> _Goal_: Within the material below, transcribe exactly the lines from the one holding "if empty is" through the one holding "obj.parent = empty", keeping both ends and skipping the rest.

> _Dataset excerpt_:
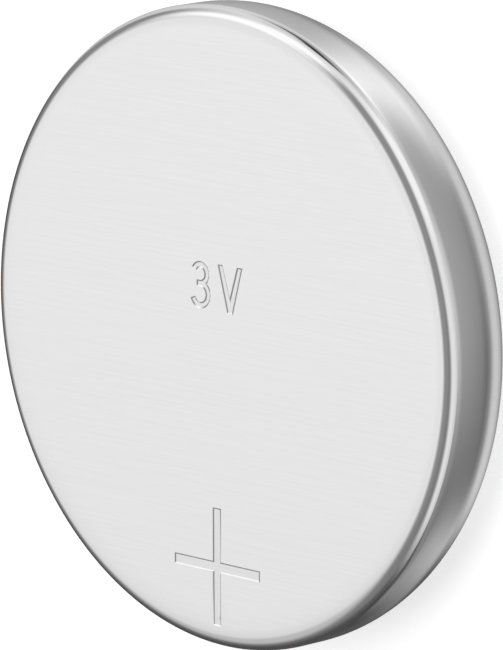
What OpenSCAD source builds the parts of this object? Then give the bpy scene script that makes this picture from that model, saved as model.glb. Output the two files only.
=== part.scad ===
// Lithium coin cell, 16 mm across and 3.2 mm high, in millimetres.
// It lies on its negative contact, the plane z = 0, with its axis on Z and its positive face on top.
// Each piece is one section turned about Z. A section is a list of [radius, height] points, and pieces
// that touch take their points from the same functions, so that they meet face to face.

/* [Cell] */
// Outer diameter of the cell
cell_d = 16; // [12:0.1:30]
// Height from the negative contact face to the positive face
cell_h = 3.2; // [2.9:0.1:5.4]

/* [Positive can] */
// Thickness of the can's sheet
can_wall = 0.25; // [0.2:0.01:0.3]
// Inside radius of the bend between the face and the side
face_bend_r = 0.05; // [0.02:0.01:0.2]
// Outside radius of the shoulder that draws the side in
shoulder_r = 1.75; // [1.5:0.05:1.9]
// Angle through which the shoulder turns before the lip takes over, in degrees
shoulder_turn = 68; // [60:1:74]
// Outside radius of the crimped lip
lip_r = 0.8; // [0.7:0.05:0.9]
// Angle by which the lip digs in past level, in degrees
lip_dig = 15; // [8:1:25]

/* [Negative cap] */
// Thickness of the cap's sheet
cap_wall = 0.25; // [0.2:0.01:0.28]
// Height by which the contact face stands proud of the crimped lip
cap_proud = 0.46; // [0.35:0.01:0.6]
// Outside radius of the bend around the contact face
contact_edge_r = 0.35; // [0.3:0.01:0.45]
// Radius of the hollow corner between the contact's wall and the step
step_corner_r = 0.15; // [0.1:0.01:0.2]
// Outside radius of the cap's shoulder, under the crimp
cap_shoulder_r = 0.6; // [0.55:0.01:0.65]

/* [Gasket] */
// Thickness between the can's wall and the cap's skirt
gasket_wall = 0.55; // [0.5:0.01:0.65]
// Thickness under the crimped lip
seal_t = 0.17; // [0.14:0.01:0.25]
// Width of the ring that shows between the lip and the contact
seal_w = 0.26; // [0.2:0.01:0.35]
// Depth of that ring's face below the lip
seal_depth = 0.1; // [0.05:0.01:0.13]
// Thickness of the gasket's floor, under the skirt's edge
gasket_floor_t = 0.35; // [0.25:0.01:0.45]
// Thickness of the low wall inside the skirt
gasket_inner_wall = 0.3; // [0.2:0.01:0.35]
// Depth of the groove that holds the skirt's edge
groove_depth = 0.3; // [0.2:0.01:0.5]

/* [Contents] */
// Thickness of the separator
separator_t = 0.2; // [0.15:0.01:0.25]
// Thickness of the collector ring's sheet
ring_t = 0.1; // [0.08:0.01:0.15]
// Height of the collector ring
ring_h = 1; // [0.6:0.05:1.05]
// Width of the collector ring's flange
ring_flange_w = 1.2; // [0.6:0.1:2]
// Chamfer on the pellet's lower edge
pellet_chamfer = 0.12; // [0.05:0.01:0.2]

/* [Clearances] */
// Gap between the collector ring and the gasket
ring_gap = 0.08; // [0.05:0.01:0.15]
// Gap between the separator's edge and the start of the cap's shoulder
separator_gap = 0.08; // [0.05:0.01:0.2]
// Gap between the lithium and the bend around the contact
lithium_gap = 0.2; // [0.1:0.01:0.4]
// Gap between the skirt and the low wall inside it
groove_gap = 0.03; // [0.02:0.01:0.06]

/* [Hidden] */
$fn = 160;

// Greatest distance between a bend and the straight steps that it is made of
bend_flaw = 0.0015;

// The can, from its face down to its crimped lip
can_ro = cell_d / 2;
can_ri = can_ro - can_wall;
can_floor_z = cell_h - can_wall;
face_edge_r = face_bend_r + can_wall;
face_edge_c = [can_ro - face_edge_r, cell_h - face_edge_r];
shoulder_drop = shoulder_r * sin(shoulder_turn) + lip_r * (1 - sin(shoulder_turn));
shoulder_c = [can_ro - shoulder_r, cap_proud + shoulder_drop];
lip_c = on_arc(shoulder_c, shoulder_r - lip_r, -shoulder_turn);
lip_end_a = -90 - lip_dig;
nose_r = can_wall / 2;
nose_c = on_arc(lip_c, lip_r - nose_r, lip_end_a);
nose_tip = on_arc(nose_c, nose_r, -180);

// The cap, from its contact face up to the edge of its skirt
contact_r = nose_tip[0] - seal_w;
contact_edge_c = [contact_r - contact_edge_r, contact_edge_r];
step_z = cap_proud + can_wall + seal_t;
step_corner_c = [contact_r + step_corner_r, step_z - step_corner_r];
skirt_ro = can_ri - gasket_wall;
skirt_ri = skirt_ro - cap_wall;
skirt_edge_z = can_floor_z - gasket_floor_t;
cap_shoulder_c = [skirt_ro - cap_shoulder_r, step_z + cap_shoulder_r];

// The gasket, where it shows and where it holds the skirt's edge
seal_z = cap_proud + seal_depth;
groove_ri = skirt_ri - groove_gap;
groove_low_z = skirt_edge_z - groove_depth;
gasket_ri = groove_ri - gasket_inner_wall;

// The contents, stacked without play between the cap's floor and the can's floor
lithium_r = contact_edge_c[0] - lithium_gap;
separator_z = step_z + cap_wall;
separator_r = cap_shoulder_c[0] - separator_gap;
pellet_z = separator_z + separator_t;
ring_ro = gasket_ri - ring_gap;
ring_ri = ring_ro - ring_t;
ring_flange_ri = ring_ro - ring_flange_w;
ring_z = can_floor_z - ring_h;

// The point at radius r and angle a from the centre c
function on_arc(c, r, a) = c + r * [cos(a), sin(a)];

// Points along an arc about c, from angle a0 to angle a1
function arc(c, r, a0, a1) =
    let (steps = ceil(abs(a1 - a0) / (2 * acos(1 - bend_flaw / r))))
    [for (i = [0:steps]) on_arc(c, r, a0 + (a1 - a0) * i / steps)];

// A list of points without its first, where another list ends on that one
function tail(points) = [for (i = [1:len(points) - 1]) points[i]];

// A list of points in the opposite order
function backwards(points) = [for (i = [len(points) - 1:-1:0]) points[i]];

// One side of the can's sheet, from the face's rim to the end of the lip; inset 0 is the outside
function can_side(inset) = concat(
    arc(face_edge_c, face_edge_r - inset, 90, 0),
    arc(shoulder_c, shoulder_r - inset, 0, -shoulder_turn),
    tail(arc(lip_c, lip_r - inset, -shoulder_turn, lip_end_a))
);

// The part of the lip's rounded edge that presses on the gasket, from its tip inwards
function nose_inside() = arc(nose_c, nose_r, -180, lip_end_a - 180);

// The part of the cap that the gasket grips: hollow corner, step and shoulder; inset 0 is the outside
function cap_grip(inset) = concat(
    arc(step_corner_c, step_corner_r + inset, 180, 90),
    arc(cap_shoulder_c, cap_shoulder_r - inset, -90, 0)
);

// One side of the cap's sheet, from the contact's rim to the end of its shoulder
function cap_side(inset) = concat(arc(contact_edge_c, contact_edge_r - inset, -90, 0), cap_grip(inset));

// Face, side, shoulder and crimped lip in one sheet, with the lip's edge rounded over
module positive_can() {
    section = concat(
        [[0, cell_h]],
        can_side(0),
        tail(arc(nose_c, nose_r, lip_end_a, -180)),
        tail(nose_inside()),
        tail(backwards(can_side(can_wall))),
        [[0, can_floor_z]]
    );
    color("gainsboro") rotate_extrude() polygon(section);
}

// One moulded ring: it lines the can, is squeezed between lip and cap, and holds the skirt in a groove
module gasket() {
    section = concat(
        can_side(can_wall),
        tail(backwards(nose_inside())),
        [[nose_tip[0], seal_z], [contact_r, seal_z]],
        cap_grip(0),
        [
            [skirt_ro, skirt_edge_z],
            [groove_ri, skirt_edge_z],
            [groove_ri, groove_low_z],
            [gasket_ri, groove_low_z],
            [gasket_ri, can_floor_z]
        ]
    );
    color("whitesmoke") rotate_extrude() polygon(section);
}

// Contact, step, shoulder and skirt in one pressed sheet
module negative_cap() {
    section = concat(
        [[0, 0]],
        cap_side(0),
        [[skirt_ro, skirt_edge_z], [skirt_ri, skirt_edge_z]],
        backwards(cap_side(cap_wall)),
        [[0, cap_wall]]
    );
    color("silver") rotate_extrude() polygon(section);
}

// Pressed powder, rebated on top for the ring's flange and chamfered below
module cathode_pellet() {
    section = [
        [0, pellet_z],
        [ring_ri - pellet_chamfer, pellet_z],
        [ring_ri, pellet_z + pellet_chamfer],
        [ring_ri, can_floor_z - ring_t],
        [ring_flange_ri, can_floor_z - ring_t],
        [ring_flange_ri, can_floor_z],
        [0, can_floor_z]
    ];
    color("darkslategray") rotate_extrude() polygon(section);
}

// An L-section collector: a wall around the pellet and a flange against the can's floor
module cathode_ring() {
    section = [
        [ring_ri, ring_z],
        [ring_ro, ring_z],
        [ring_ro, can_floor_z],
        [ring_flange_ri, can_floor_z],
        [ring_flange_ri, can_floor_z - ring_t],
        [ring_ri, can_floor_z - ring_t]
    ];
    color("lightsteelblue") rotate_extrude() polygon(section);
}

module separator() {
    color("ivory") translate([0, 0, separator_z]) cylinder(h = separator_t, r = separator_r);
}

module lithium_disc() {
    color("lightgray") translate([0, 0, cap_wall]) cylinder(h = separator_z - cap_wall, r = lithium_r);
}

positive_can();
gasket();
negative_cap();
cathode_pellet();
cathode_ring();
separator();
lithium_disc();
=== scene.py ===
"""A lithium coin cell, 16 mm across and 3.2 mm high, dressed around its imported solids.

Sizes in the classes are in millimetres and angles in degrees; meshes are put into the scene in metres.
The cell lies on its negative contact, the plane z = 0, with its axis on Z and its positive face on top.
"""

import logging
import math
from dataclasses import dataclass, field
from enum import Enum

import bmesh
import bpy
import numpy as np
from mathutils import Matrix, Vector
from mathutils.geometry import delaunay_2d_cdt


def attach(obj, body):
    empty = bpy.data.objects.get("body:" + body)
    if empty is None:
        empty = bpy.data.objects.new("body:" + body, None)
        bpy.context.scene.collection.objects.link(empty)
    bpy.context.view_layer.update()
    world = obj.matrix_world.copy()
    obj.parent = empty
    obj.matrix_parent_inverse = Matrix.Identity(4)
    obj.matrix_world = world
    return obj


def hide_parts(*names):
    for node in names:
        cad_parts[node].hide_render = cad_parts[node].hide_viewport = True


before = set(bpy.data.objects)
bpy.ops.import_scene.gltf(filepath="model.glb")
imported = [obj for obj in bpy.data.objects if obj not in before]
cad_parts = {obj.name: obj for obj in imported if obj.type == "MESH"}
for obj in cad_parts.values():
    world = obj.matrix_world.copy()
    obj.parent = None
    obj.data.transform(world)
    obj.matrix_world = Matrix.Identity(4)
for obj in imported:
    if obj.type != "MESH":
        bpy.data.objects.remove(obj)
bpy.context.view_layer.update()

MM = 0.001
BODY = "root"
WHITE = (1, 1, 1, 1)

# Steps in a whole turn
TURN_STEPS = 360
# Greatest angles between the points of an arc, in general and on the arcs that are named
ARC_STEP = 4.0
SHOULDER_STEP = 2.5
LETTER_STEP = 8.0
HOLLOW_STEP = 9.0
BEND_STEP = 15.0
# An edge that turns by more than this many degrees stays sharp
SHARP_ANGLE = 28.0
# Points closer than this many metres are merged
MERGE_GAP = 1e-7
# The triangulation's kind, the triangles inside the rim, and the least distance between its points
FILL_INSIDE = 1
FILL_GAP = 1e-6
# A corner with less recess than the first lies on the face, and with more than the second on a mark's floor
ON_FACE = 0.1
ON_FLOOR = 0.9

GRAIN_GROUP = "fine_grain"
# Size of the drift's noise over the grain's
DRIFT_SIZE = 0.1
# Values of the noise that stand for its lowest and highest
GRAIN_RANGE = (0.3, 0.7)

log = logging.getLogger("coin_cell")


def on_arc(centre: tuple[float, float], radius: float, angle: float) -> tuple[float, float]:
    """The point at an angle on a circle: centre plus radius times (cosine, sine)."""
    turn = math.radians(angle)
    return centre[0] + radius * math.cos(turn), centre[1] + radius * math.sin(turn)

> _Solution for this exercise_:
    if empty is None:
        empty = bpy.data.objects.new("body:" + body, None)
        bpy.context.scene.collection.objects.link(empty)
    bpy.context.view_layer.update()
    world = obj.matrix_world.copy()
    obj.parent = empty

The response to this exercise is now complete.